In order to properly develop living organisms are required to change and maintain shape. These properties exists in a class of materials called amorphous solids such as colloidal gels, emulsions and foams: they respond elastically when exposed to low external stress but at a critical value of stress they yield and permanently change shape, allowing them to retain the memory of past stresses. Could such plasticity play a role during biological morphogenesis? Motivated by this question in this work we study plastic properties of vertex model of epithelial tissues, in which mechanical properties of cells are prescribed and emerging tissue mechanics is obtained from their collective behaviour. We investigate mechanical properties of elementary plastic event, a so called T1 transition in which two pairs of cells exchange neighborship. We demonstrate that they are analogous to plastic events in amorphous solids and find that elastic interactions among T1 transitions lead to non-linear steady state rheology and mechanical stability in the vertex model that are the same as found in mesoscopic models of amorphous solids. Finally, we devise observables quantifying a ’distance’ to the critical stress in flowing vertex model and epithelial tissues.   
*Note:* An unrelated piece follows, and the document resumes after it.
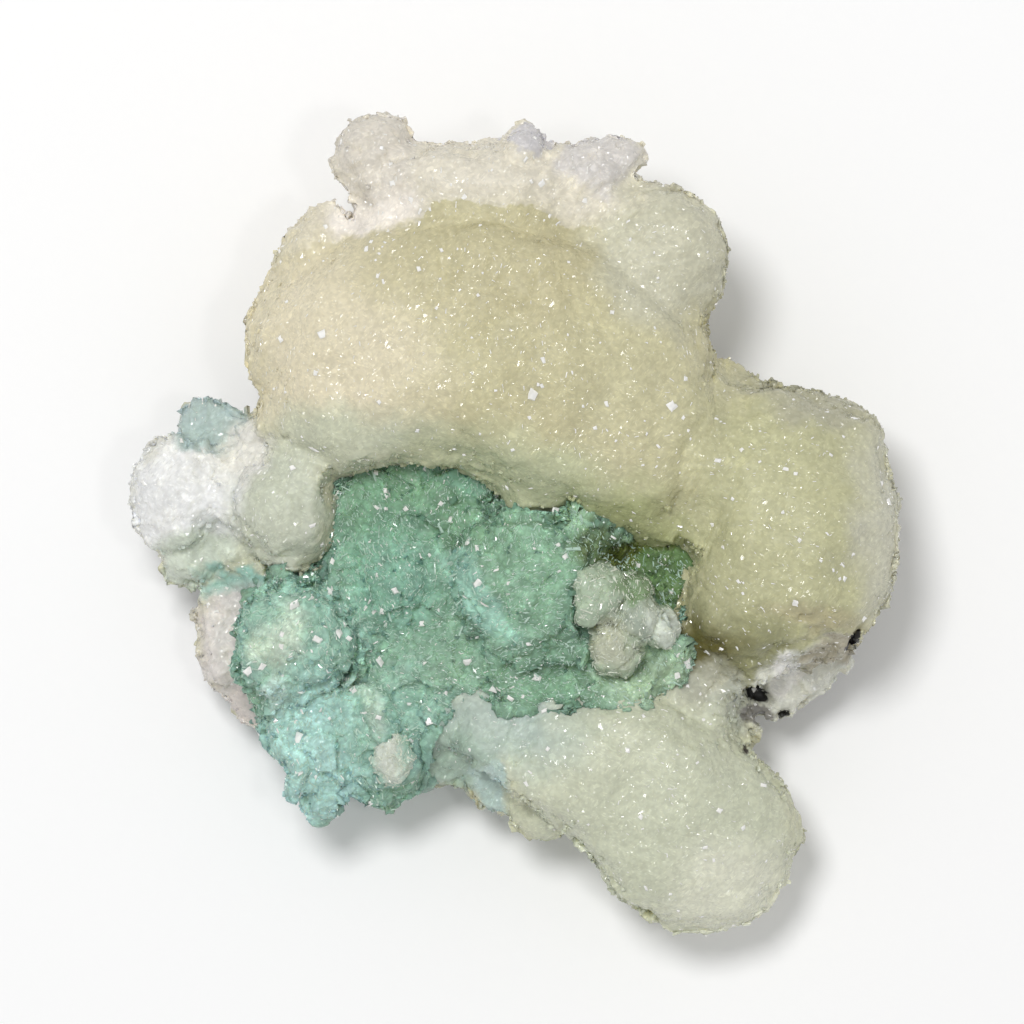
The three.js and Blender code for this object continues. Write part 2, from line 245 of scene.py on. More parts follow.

Loops versus lines and the compression stiffening of cells

Tissues exhibit a nonlinear phenomenon known as compression stiffening: an increase in moduli with increasing uniaxial compressive strain. Does such a phenomenon exist in single cells, which are the building blocks of tissues? One expects an individual cell to compression soften since the semiflexible biopolymer cytoskeletal network maintains the mechanical integrity of the cell. To the contrary, we find that mouse embryonic fibroblasts (mEFs) compression stiffen. To understand this finding, we uncover potential mechanisms for compression stiffening. First, we study a single semiflexible polymer loop modeling the actomyosin cortex enclosing a viscous medium modeled as an incompressible fluid. Second, we study a two-dimensional semiflexible polymer network interspersed with area-conserving loops, which are a proxy for vesicles and fluid-based organelles. Third, we study two-dimensional fiber networks with angular-constraining crosslinks. We find for the fiber network with area-conserving loops model that the stress-strain curves are sensitive to the packing fraction and size distribution of the area-conserving loops, thereby creating a mechanical fingerprint across different cell types. We make comparisons of these models with fibrin network experiments interlaced with beads.